A monumental configuration of twisting shapes, contrasting styles, and radiating colors, Antelope Attacked Near Gas Pipe 2 pulls the viewer in by the sheer nature of its veracity. Though heavily abstracted, Ghenie uses the horizon line to separate a tumultuous foreground from the soft sky in the back that fades from pink to blue as if portraying a calm sunrise or sunset. A large mottled passage of blue-black paint rises up like a mountain or the back of some great beast, only to smash into the angular areas of brown, cream, and bloody red below. The force of the impact results in a chaotic explosion of paint and form that ripples through the entire picture plane. In the near ground, extending off of the canvas at the bottom edge, a sharp element shaped like a lightning bolt gives form to the titular gas pipe. It is shaded in places to give it some cylindrical form, but in others it seems to meld back into the rest of the work. But where is this antelope? And why does Ghenie mention the animal’s demise?

The artist often works with references to extant artworks from throughout the history of painting, and this canvas in particular draws from Henri Rousseau’s The Hungry Lion Attacking an Antelope (1898-1905). The red swoop in the center of Ghenie’s image is an abstraction of the alpha predator as it lunges onto its prey. The antelope’s leg and bent knee are seen to the right of the bend in the gas pipe, and the artist even deals with shadow and the three-dimensional rendering of these animal forms before launching wholly back into the vibrant play of shape and color above. “I work on an image in an almost classical vein: composition, figuration, use of light,” the artist has commented. “On the other hand, I do not refrain from resorting to all kinds of idioms, such as the surrealist principle of association or the abstract experiments which foreground texture and surface” (A. Ghenie, quoted in M. Radu, “Adrian Ghenie: Rise & Fall,” Flash Art, December 2009, p. 49). Though one might not immediately catch the reference upon looking at Ghenie’s work (something which is fully intentional on his part), comparing the two sees a conversation between compositional elements and even the soft gradient of the sky.

The conflagration of traditional methods with pure abstraction creates a visual dichotomy that pulls the viewer through the work. Making visual allusions to the frottage and collage of Surrealists like Max Ernst, Ghenie also emphasizes the power of a single brushstroke floating in space. At one moment we find something to hold on to, something we recognize, until suddenly being thrust once more into the fray. “You can’t invent a painting from scratch; you are working with an entire tradition,” he notes. “The pictorial language of the 20th century, from Kurt Schwitters’s collages to Jackson Pollock’s drip paintings, makes up a range of possibilities that I utilise in order to create a transhistorical figurative painting–a painting of the image as such, of representation” (A. Ghenie, quoted in “Adrian Ghenie in Conversation with Magda Radu,” Adrian Ghenie: Darwin’s Room, exh. cat., Romanian Pavilion, Biennale de Venezia, 2015, p. 31). Harnessing this language, Ghenie goes beyond the previous nomenclature to find new reasons for painting to exist. Using chiaroscuro and lighting effects more reminiscent of the figurative work of Rembrandt and Caravaggio to craft a bulbous, turbulent abstraction lets him go beyond the linear path of art history to find new modes of working.

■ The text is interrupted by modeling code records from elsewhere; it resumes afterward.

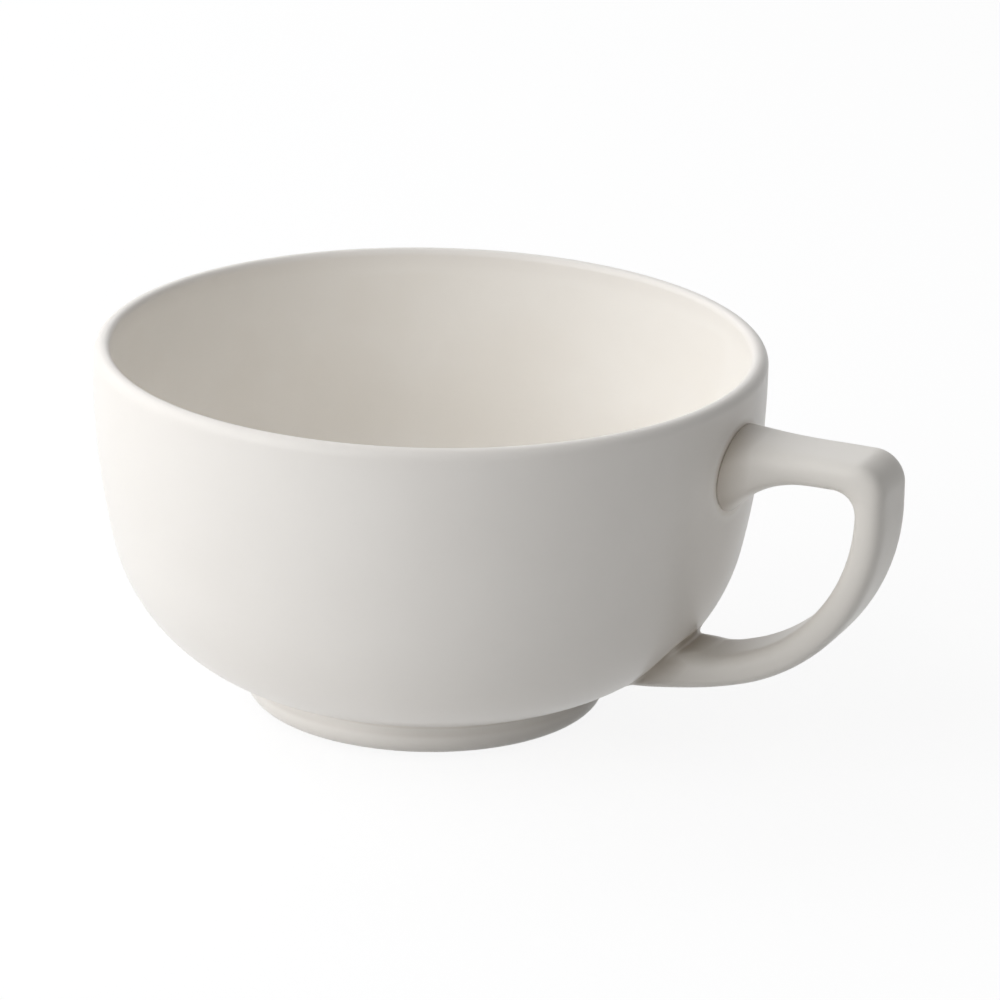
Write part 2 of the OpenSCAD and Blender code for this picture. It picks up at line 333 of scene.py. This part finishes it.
# glaze and bare clay, in metres
glazeLook = {
    # thin is the outside's tone; full is painted paler for the inside of the cup as painted light;
    # the pool colour is glaze pooling in the cove and round the handle, darkened as painted shade
    "thin": (0.893, 0.855, 0.805), "full": (0.962, 0.930, 0.880), "pooledShade": (0.86, 0.805, 0.725),
    "fullDepth": 0.6, "roughness": 0.32, "ior": 1.5, "mirror": 0.2,  # mirror: specular level
    "cloudSize": 0.028, "rippleSize": 0.006, "rippleHeight": 0.00002,
}
# the handle is painted darker and warmer than the bowl: painted shade and warm light reflected from
# the bowl; at its roots the pool colour is much darker, painted shade in the crease
handleShadedLook = dict(glazeLook, thin=(0.82, 0.785, 0.73), full=(0.82, 0.78, 0.722),
                  pooledShade=(0.52, 0.46, 0.39))
# how much the clouds change the glaze's depth and roughness, and its depth the roughness
glazeDrift = {"depth": 0.08, "roughness": 0.015, "byDepth": 0.02}
bareClay = {
    "colour": (0.74, 0.68, 0.60), "roughness": 0.85,
    "below": 0.0008, "wander": 0.0001, "wanderScale": 260.0, "edgeWidth": 0.00025,
}


def glazeGroup():  # tone, roughness and ripple of a satin glaze that is thin on edges; deeper glaze up to Full Depth is painted paler as painted light on the bowl, deeper still it darkens to the pool colour as painted shade
    tree, given = newTree("satinGlaze", "ShaderNodeTree", {
        "Thin Colour": "Color", "Full Colour": "Color", "Pooled Colour": "Color",
        "Full Depth": "Float", "Depth": "Float", "Roughness": "Float",
        "Cloud Size": "Float", "Ripple Size": "Float",
    }, {"Colour": "Color", "Roughness": "Float", "Height": "Float"})
    where = add(tree, "ShaderNodeTexCoord").outputs["Object"]
    cloud = noise(tree, where, calc(tree, "DIVIDE", 1.0, given["Cloud Size"]),
                  Detail=3.0, Roughness=0.5)
    ripple = noise(tree, where, calc(tree, "DIVIDE", 1.0, given["Ripple Size"]),
                   Detail=1.0, Roughness=0.4)
    drift = spread(tree, cloud, noiseLow, noiseHigh, -glazeDrift["depth"], glazeDrift["depth"])
    depth = calc(tree, "ADD", given["Depth"], drift, clamp=True)
    covered = spread(tree, depth, 0.0, given["Full Depth"], curve="LINEAR")
    brimmingAndShade = spread(tree, depth, given["Full Depth"], 1.0, curve="LINEAR")
    tone = mixOf(tree, "RGBA", covered, given["Thin Colour"], given["Full Colour"])
    tone = mixOf(tree, "RGBA", brimmingAndShade, tone, given["Pooled Colour"])
    rough = calc(tree, "ADD", given["Roughness"], spread(
        tree, cloud, noiseLow, noiseHigh, glazeDrift["roughness"], -glazeDrift["roughness"]))
    rough = calc(tree, "SUBTRACT", rough, calc(tree, "MULTIPLY", depth, glazeDrift["byDepth"]))
    feed(add(tree, "NodeGroupOutput"), {"Colour": tone, "Roughness": rough, "Height": ripple})
    return tree


satinGlaze = glazeGroup()


def emptyTree(owner):  # of a material or the world
    owner.use_nodes = True
    owner.node_tree.nodes.clear()
    return owner.node_tree


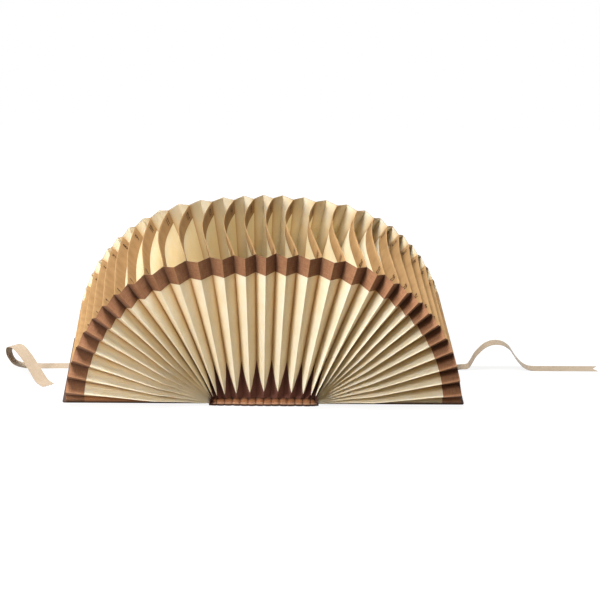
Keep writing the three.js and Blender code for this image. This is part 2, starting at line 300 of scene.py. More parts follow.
def rounded_outline(low, high, radius, steps=6):
    """Corners of a rectangle as quarter circles, anticlockwise: centre plus radius times (cos, sin)."""
    turn = np.linspace(0, pi / 2, steps)
    centres = [(high[0] - radius, high[1] - radius), (low[0] + radius, high[1] - radius),
               (low[0] + radius, low[1] + radius), (high[0] - radius, low[1] + radius)]
    arcs = [np.stack([x + radius * np.cos(turn + quarter * pi / 2),
                      y + radius * np.sin(turn + quarter * pi / 2)], -1)
            for quarter, (x, y) in enumerate(centres)]
    return np.concatenate(arcs)


def rounded_slab(low, high, thick, radius, edge, steps=5):
    """Slab whose rim is a quarter circle at the bottom and another at the top: inset edge·(1 - sin)
    and height edge·(1 - cos), with the same outline at every level."""
    turn = np.linspace(0, pi / 2, steps)
    inset = np.concatenate([edge * (1 - np.sin(turn)), edge * (1 - np.sin(turn[::-1]))])
    height = np.concatenate([edge * (1 - np.cos(turn)), thick - edge * (1 - np.cos(turn[::-1]))])
    rings = []
    for inward, level in zip(inset, height):
        ring = rounded_outline(np.array(low) + inward, np.array(high) - inward, radius - inward)
        rings.append(np.column_stack([ring, np.full(len(ring), level)]))
    count = len(rings[0])
    index = np.arange(count * len(rings)).reshape(len(rings), count)
    after = np.roll(index, -1, axis=1)
    sides = np.stack([index[:-1], after[:-1], after[1:], index[1:]], -1).reshape(-1, 4)
    faces = [*sides.tolist(), index[0, ::-1].tolist(), index[-1].tolist()]
    return np.concatenate(rings), faces


book_cloth = cloth_finish("book_cloth", "#2f1b14", "#4a2c20", 0.62, 0.25)
inner_end = SPINE_HALF + BOARD_INSET
for side, title in ((-1, "left"), (1, "right")):
    across = sorted((side * inner_end, side * (inner_end + BOARD_LENGTH)))
    slab, slab_faces = rounded_slab((across[0], -BOARD_WIDTH / 2), (across[1], BOARD_WIDTH / 2),
                                    BOARD_THICK, BOARD_CORNER, BOARD_EDGE)
    add_piece(title + "_board", slab, slab_faces, book_cloth, "cover_board", [title + "_cover"])

# The spine cloth
# Dark book cloth goes on from board to board under the spine. On it lies stout brown cloth, moulded to
# fourteen round ribs, and each of its ends is rolled over a cord, under the spear points.

CLEAR = 0.0003  # between pieces that touch
RIBS = 14
RIB_HEIGHT = 0.0026
SPINE_THICK = 0.002
ROLL_HEIGHT, ROLL_WIDTH = 0.013, 0.024
ROLL_HALF = 0.0915  # from the middle of the spine to where the roll has come down
LIP = 0.16  # share of the roll's width that lies flat in front of it
ROLL_END = 0.1595  # from the middle to the outer foot of the roll
BACKING = 0.0017  # thickness of the dark cloth, which is padded to the boards' thickness at its ends
CLOTH_HALF = SPINE_HALF + BOARD_INSET - CLEAR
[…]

Born in Romania, the artist witnessed the execution of the country’s dictator Nicolae Ceausescu in 1989 and the fall of the Berlin Wall as a young boy. He was also privy to the subsequent realization by the population that much of the information they had been told for years prior had been twisted from reality. Facts can be faked and the truth can be manufactured. This new cultural awakening affected Ghenie as he began to make art, purposefully bucking the established norms in an effort to more fully explore painting beyond what was prescribed. Representing Romania at the 56th Venice Biennale in 2015, he brought some of this to the fore, explaining, “My generation knows what life was like before the Internet. And so you still happen to hear echoes of the old world when you wake up in the morning … Then, you realize that the world is changing its texture, is changing its skin. I am very sensitive to this aspect. The world is beginning to have the texture of easy-to-clean surfaces. It no longer has pores. All the objects around us are beginning to be shinier and shinier” (Ibid., p. 32). Interested in both preserving old knowledge while also thinking of the future, Ghenie’s works ripple with a temporal texture. Each allusion to the Old Masters is confronted by an almost digital glitch or expressive abstraction. Rather than rewrite history, he wants to learn from it, expound on it, and display his findings to the viewer.